▸ DATA SHOWN

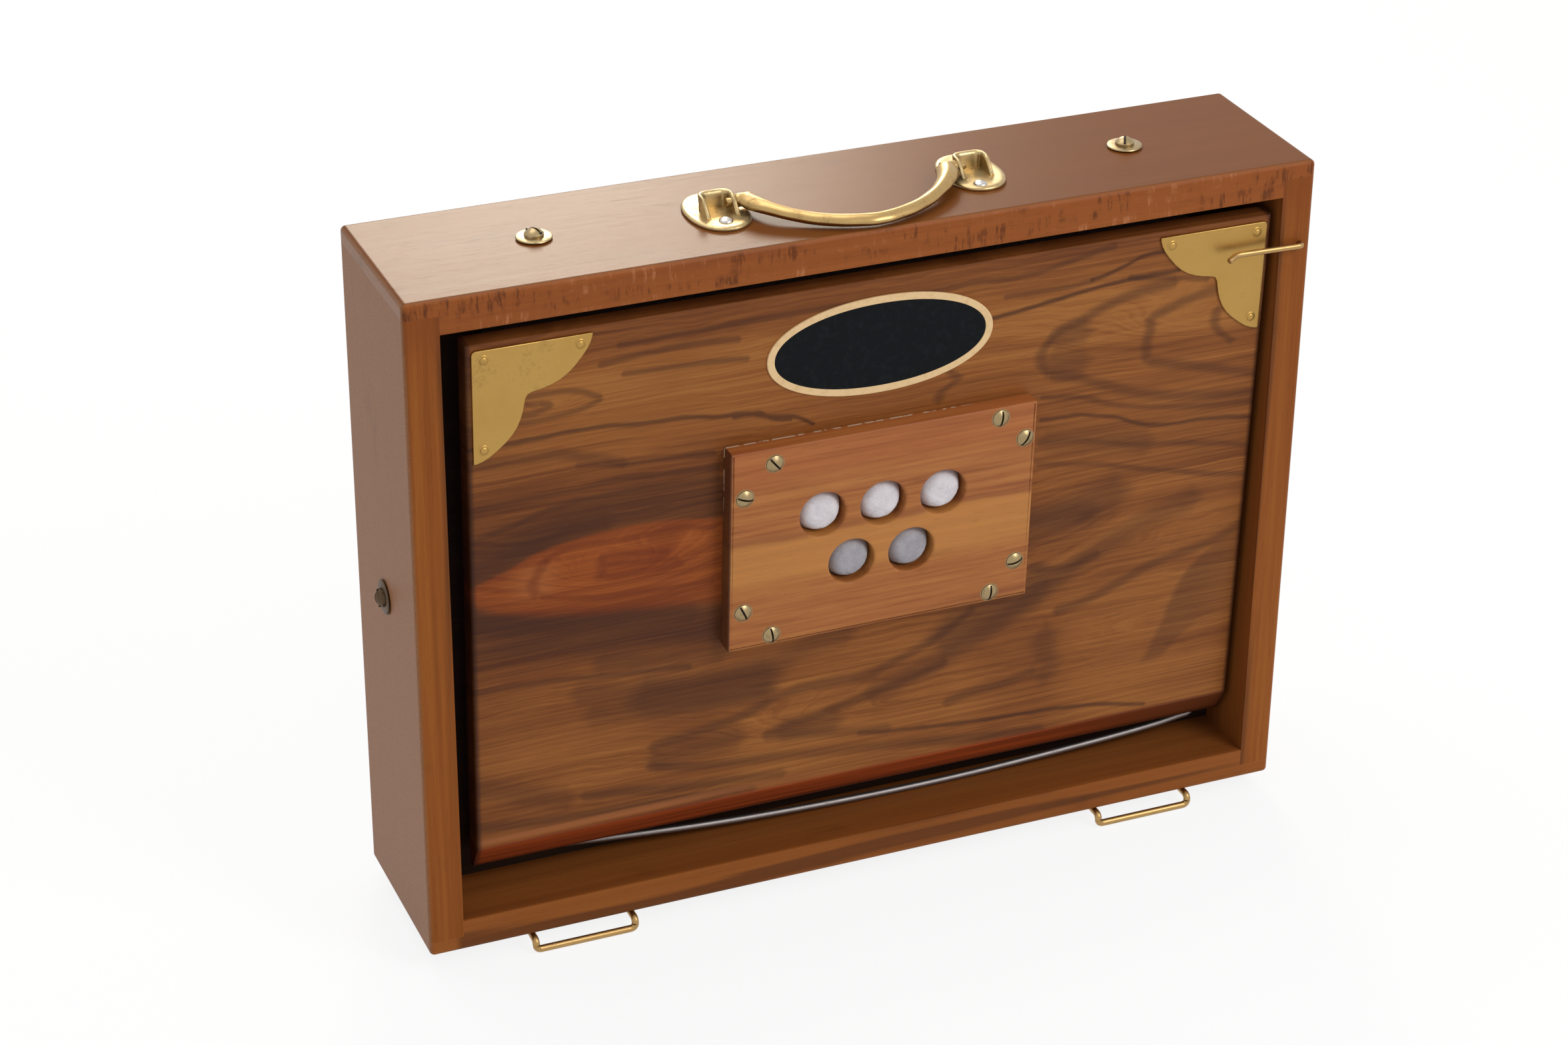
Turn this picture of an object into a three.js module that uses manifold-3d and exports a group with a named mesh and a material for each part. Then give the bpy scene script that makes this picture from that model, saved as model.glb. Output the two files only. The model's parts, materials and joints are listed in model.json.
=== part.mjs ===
// A shruti box: a wooden case with a hinged pump panel in front, a wind chest with free reeds inside,
// and tuning levers and a spring-loaded reservoir at the back.
// Millimetres. The origin is on the surface that the box stands on, under the middle of the case,
// x to the right, y to the back, z up. Heights are given from the underside of the case.
import * as THREE from "three";
import { mergeVertices } from "three/addons/utils/BufferGeometryUtils.js";
import Module from "manifold-3d";

const wasm = await Module();
wasm.setup();

// Fits
const SEAT = 0.3; // clearance between pieces that bear on each other
const OVERRUN = 3; // how far a cut runs past the face that it opens
const WELD = 0.0005; // vertices nearer than this are one

// Case boards
const CASE_WIDTH = 405;
const CASE_HEIGHT = 305;
const CASE_DEPTH = 85.5;
const BOARD = 15;
const RABBET_LIP = 7; // what is left of the top and bottom boards over the end of a stile
const CORNER_ROUND = 3.5; // outer corners of the case, seen from the front
const OUTER_ARRIS = 1.4;
const INNER_ARRIS = 0.7;

// Screws that hold the wind chest in the case
const CASE_SCREW_SHARE = 0.6583; // of half the case's width
const CASE_SCREW_RISE = 3.6; // of the side screws above the cross rail's middle
const LEFT_SCREW_TURN = THREE.MathUtils.degToRad(36);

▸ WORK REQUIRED
Check the data for the word "part" and pull out the lines that have it.

▸ FINISHED ANSWER
Turn this picture of an object into a three.js module that uses manifold-3d and exports a group with a named mesh and a material for each part. Then give the bpy scene script that makes this picture from that model, saved as model.glb. Output the two files only. The model's parts, materials and joints are listed in model.json.
=== part.mjs ===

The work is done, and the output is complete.